Il virologo Pregliasco: “Ancora diffidenza nei confronti della protezione vaccinale”
Nonostante gli ampi allarmi diffusi nei confronti di una stagi
one influenzale particolarmente insidiosa e pesante, i dati sul ricorso alla protezione vaccinale sono ancora deludenti. A osservarlo è Fabrizio Pregliasco (nella foto), direttore della Scuola di specializzazione in Igiene e Medicina preventiva dell’università Statale di Milano, secondo il quale i dati fin qui non entusiasmanti testimoniano che, alla fine, a proteggersi sono in prevalenza “gli ‘habitué’ della vaccinazione” e non si riesce a rompere le sacche molto estese di “non convincimento” dell’opportunità rappresentata dall’immunizzazione.

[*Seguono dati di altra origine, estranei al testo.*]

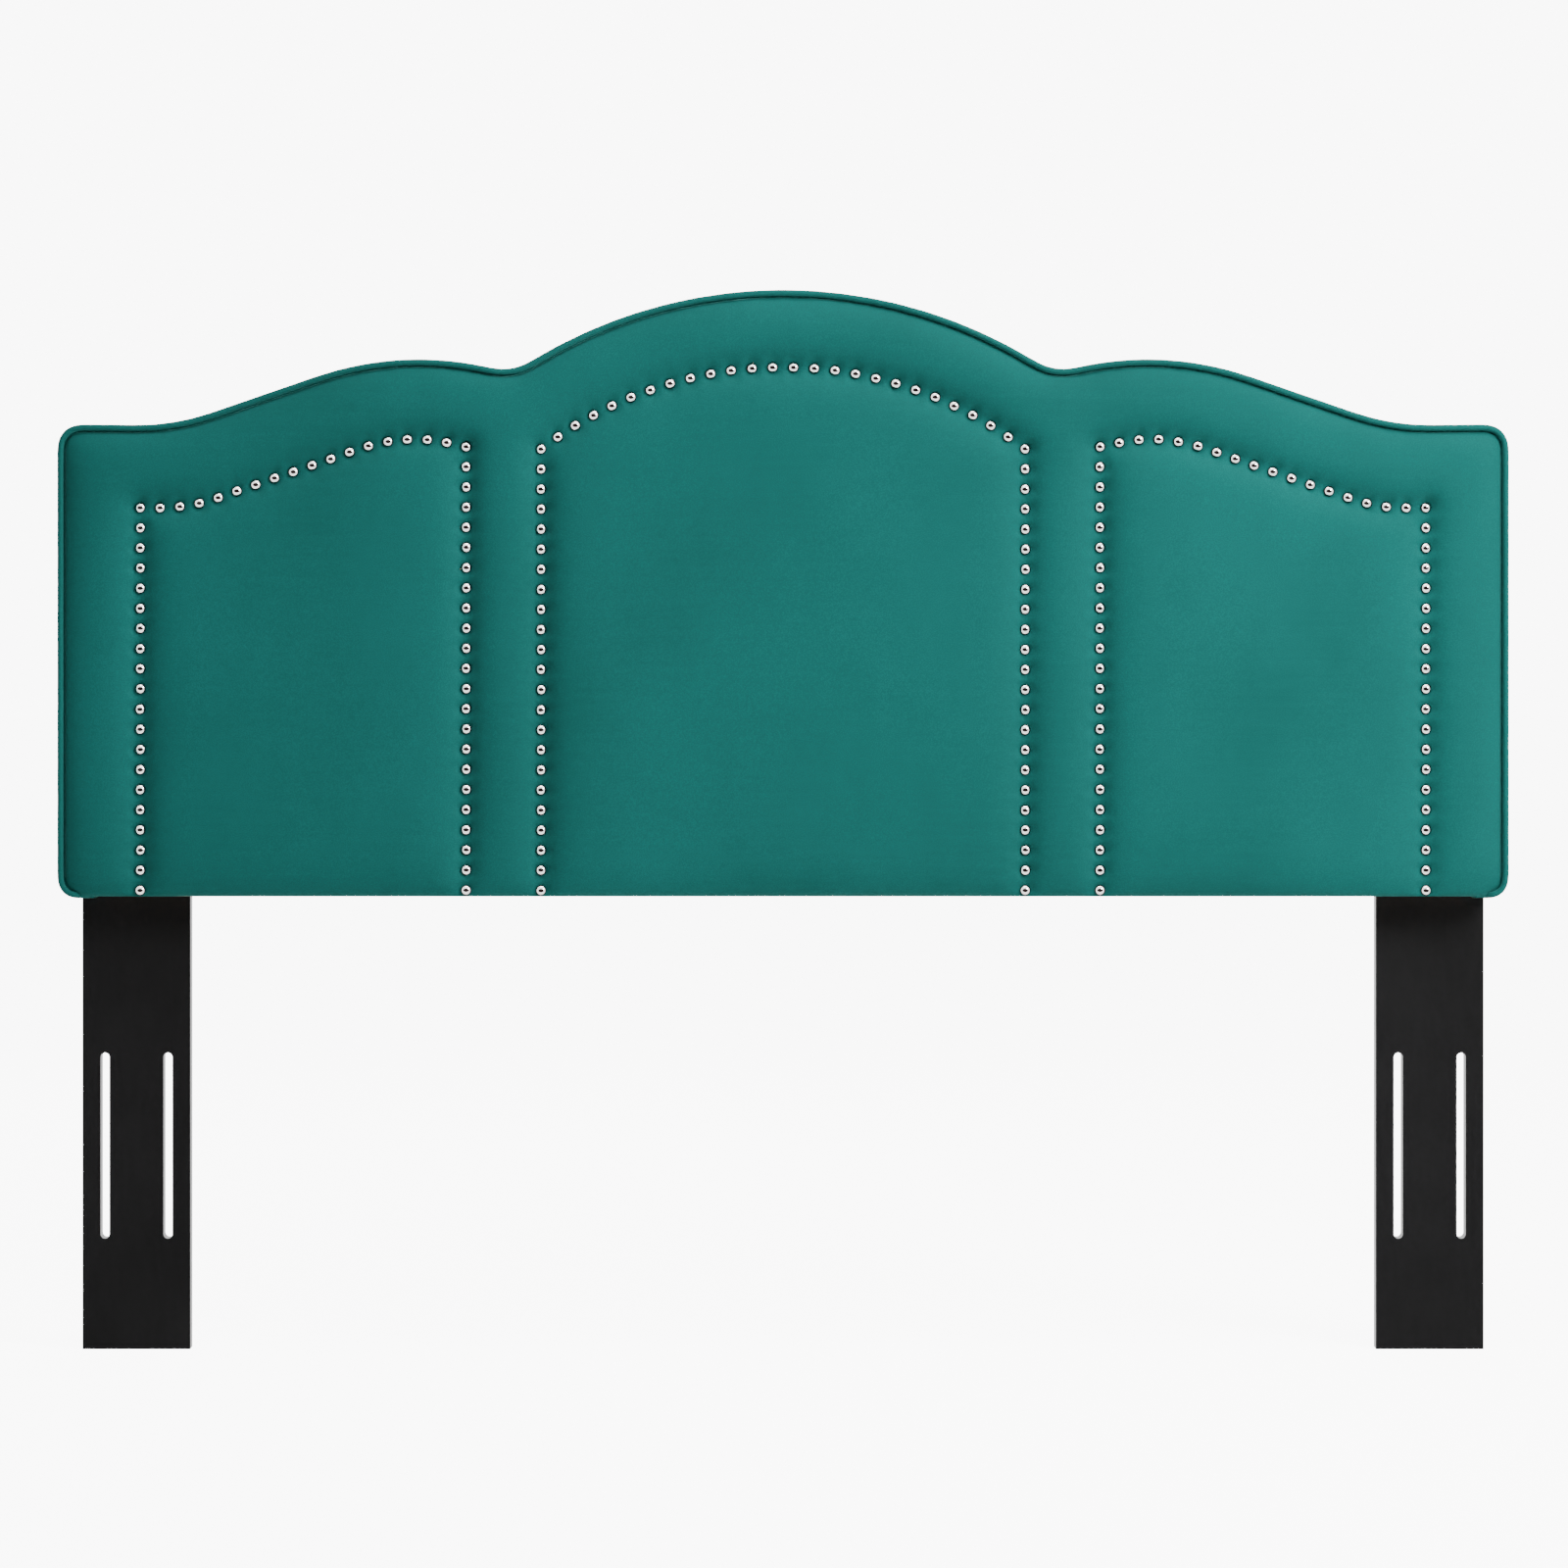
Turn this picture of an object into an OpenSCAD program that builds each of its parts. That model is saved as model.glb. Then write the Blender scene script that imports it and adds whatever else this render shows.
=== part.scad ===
// Upholstered camelback headboard: a wooden frame with a plywood face, foam,
// wadding and a velvet cover with nailhead trim, on two slotted legs.
// Millimetres. X is the width, -Y faces the room and +Z is up. The origin is on
// the floor, in the middle of the width and of the depth.

/* [Outline] */
// Width of the panel over its piping
panel_w = 1600; // [1560:10:1800]
// Height of the panel's bottom edge above the floor, at the lowest setting
panel_z = 505; // [480:5:560]
// Height of the outer shoulders above the bottom edge
shoulder_h = 523; // [500:1:540]
// Radius of the outer top corners
corner_r = 24; // [15:1:40]
// Radius of the bottom corners
foot_r = 20; // [12:1:30]
// Distance of the coves from the middle
cove_x = 671.5; // [665:0.5:680]
// Height where the runs beside a cove would meet
cove_h = 521.5; // [510:0.5:530]
// Radius of the coves
cove_r = 250; // [150:5:260]
// Distance of the side humps from the middle
hump_x = 421; // [415:1:425]
// Height where the runs beside a hump would meet
hump_h = 608; // [604:1:610]
// Radius of the side humps
hump_r = 345; // [200:5:350]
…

“La stima attuale, speriamo ancora non completa, indica un 50% degli ultra 65enni vaccinati, una quota che è in linea sì con quella dello scorso anno” spiega Pregliasco “ma ancora un po’ più bassa dal momento che nella stagione 2024-2025 ci si era fermati al 53%, già in calo negli ultimi anni se si considera il 63% circa raggiunto nel 2021, anno del Covid”.
Secondo il virologo, non si riesce evidentemente a far breccia nei sentimenti di diffidenza e scetticismo che ancora resistono nei confronti della vaccinazione, “soprattutto se andiamo a vedere la statistica sui soggetti più a rischio, quindi gli ultra 65enni, viste anche le co-morbidità spesso presenti”. I dati sulla vaccinazione antinfluenzale – ma anche quelli relativi alla vaccinazione anti-Covid – restituiscono insomma “valori sicuramente e tristemente molto bassi”, conclude Pregliasco con una nota di comprensibile sconforto.